Problem to solve » Print each line of the listing once more, precisely as given.

Collected material »
......
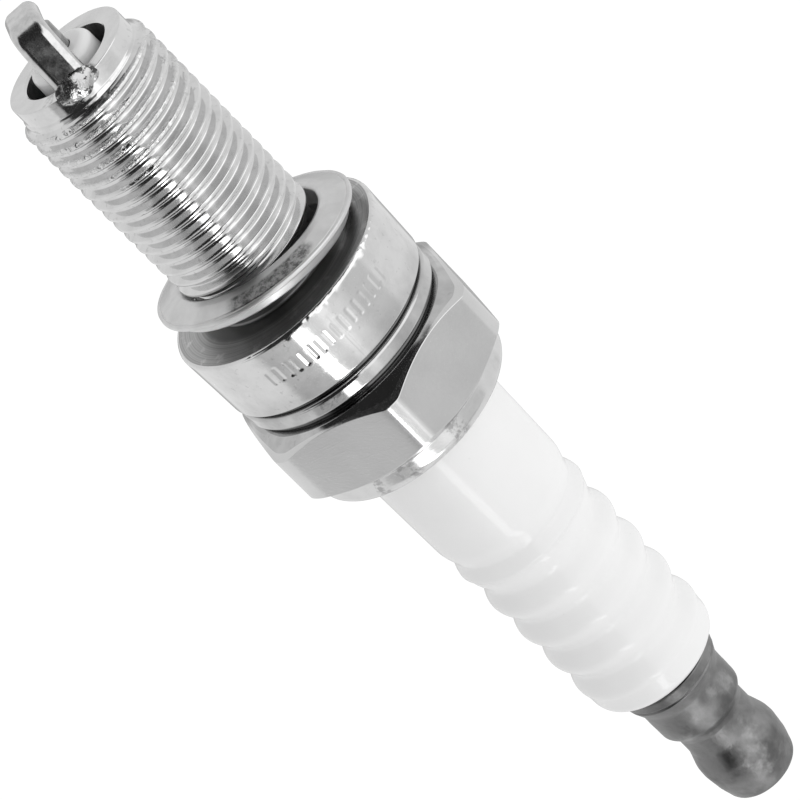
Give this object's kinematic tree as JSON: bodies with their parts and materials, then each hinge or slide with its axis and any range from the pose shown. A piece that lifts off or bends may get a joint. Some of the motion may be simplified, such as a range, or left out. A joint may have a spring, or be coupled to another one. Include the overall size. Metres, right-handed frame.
{
  "type": "spark plug",
  "caption": "Motorcycle spark plug: threaded hexagon shell with loose gasket, ribbed insulator, electrodes with a spark gap and a screw-on terminal nut.",
  "frame": {"origin": "on the plug's axis, in the plane of the shell's flat shoulder that the gasket seats against", "axes": "+Z along the axis towards the firing end; the hexagon has flats across X and corners on Y; the ground electrode stands 6 degrees from -Y"},
  "size_m": [0.016, 0.0184, 0.0762],
  "materials": {
    "plated_shell": "bright nickel plate",
    "electrode_nickel": "smooth nickel alloy",
    "gasket_steel": "satin plated sheet",
    "alumina": "white glaze",
    "copper": "bare copper",
    "glass_seal": "fused glass and metal powder",
    "resistor_carbon": "fused carbon and glass",
    "stud_steel": "bright zinc plate",
    "nut_cast": "dull mottled metal",
    "packing_steel": "bare soft steel",
    "talc": "pressed powder"
  },
  "bodies": {
    "plug_body": {"metal_shell": "plated_shell", "ground_electrode": "electrode_nickel", "insulator": "alumina", "center_electrode": "electrode_nickel", "center_electrode_core": "copper", "lower_glass_seal": "glass_seal", "resistor": "resistor_carbon", "upper_glass_seal": "glass_seal", "terminal_stud": "stud_steel", "nose_packing_washer": "packing_steel", "lower_packing_ring": "packing_steel", "talc_filling": "talc", "upper_packing_ring": "packing_steel"},
    "gasket": {"sealing_gasket": "gasket_steel"},
    "nut": {"terminal_nut": "nut_cast"}
  },
  "joints": [
    {"name": "terminal_nut_unscrew", "type": "slide", "parent": "plug_body", "child": "nut", "axis": [0, 0, -1], "range_m": [0, 0.0098]},
    {"name": "gasket_spin", "type": "hinge", "parent": "plug_body", "child": "gasket", "pos_m": [0, 0, 0.001], "axis": [0.1063, 0.0624, 0.9924], "continuous": true}
  ]
}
......
Solution »
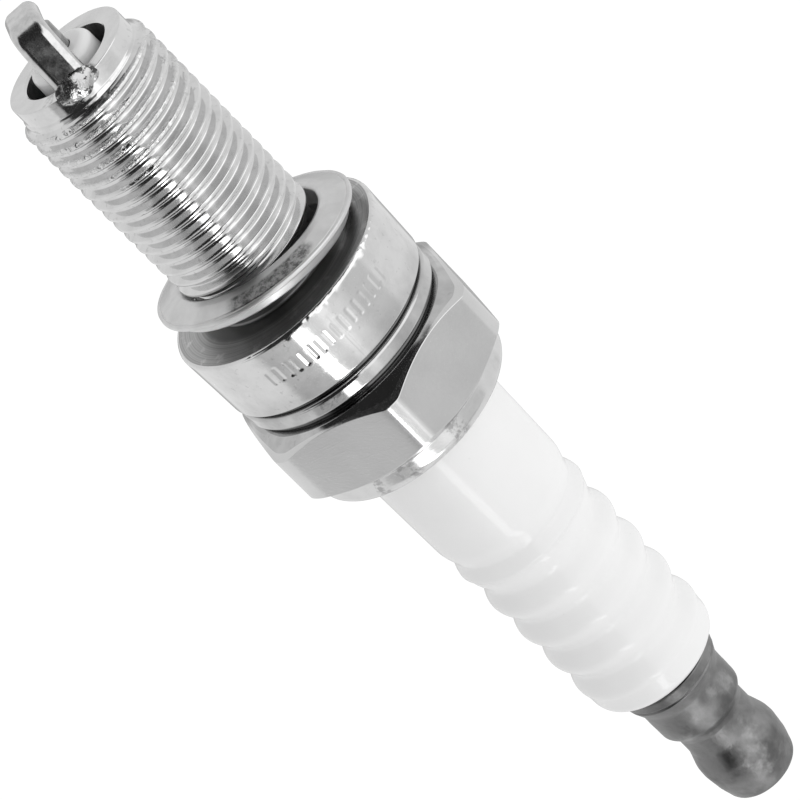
Give this object's kinematic tree as JSON: bodies with their parts and materials, then each hinge or slide with its axis and any range from the pose shown. A piece that lifts off or bends may get a joint. Some of the motion may be simplified, such as a range, or left out. A joint may have a spring, or be coupled to another one. Include the overall size. Metres, right-handed frame.
{
  "type": "spark plug",
  "caption": "Motorcycle spark plug: threaded hexagon shell with loose gasket, ribbed insulator, electrodes with a spark gap and a screw-on terminal nut.",
  "frame": {"origin": "on the plug's axis, in the plane of the shell's flat shoulder that the gasket seats against", "axes": "+Z along the axis towards the firing end; the hexagon has flats across X and corners on Y; the ground electrode stands 6 degrees from -Y"},
  "size_m": [0.016, 0.0184, 0.0762],
  "materials": {
    "plated_shell": "bright nickel plate",
    "electrode_nickel": "smooth nickel alloy",
    "gasket_steel": "satin plated sheet",
    "alumina": "white glaze",
    "copper": "bare copper",
    "glass_seal": "fused glass and metal powder",
    "resistor_carbon": "fused carbon and glass",
    "stud_steel": "bright zinc plate",
    "nut_cast": "dull mottled metal",
    "packing_steel": "bare soft steel",
    "talc": "pressed powder"
  },
  "bodies": {
    "plug_body": {"metal_shell": "plated_shell", "ground_electrode": "electrode_nickel", "insulator": "alumina", "center_electrode": "electrode_nickel", "center_electrode_core": "copper", "lower_glass_seal": "glass_seal", "resistor": "resistor_carbon", "upper_glass_seal": "glass_seal", "terminal_stud": "stud_steel", "nose_packing_washer": "packing_steel", "lower_packing_ring": "packing_steel", "talc_filling": "talc", "upper_packing_ring": "packing_steel"},
    "gasket": {"sealing_gasket": "gasket_steel"},
    "nut": {"terminal_nut": "nut_cast"}
  },
  "joints": [
    {"name": "terminal_nut_unscrew", "type": "slide", "parent": "plug_body", "child": "nut", "axis": [0, 0, -1], "range_m": [0, 0.0098]},
    {"name": "gasket_spin", "type": "hinge", "parent": "plug_body", "child": "gasket", "pos_m": [0, 0, 0.001], "axis": [0.1063, 0.0624, 0.9924], "continuous": true}
  ]
}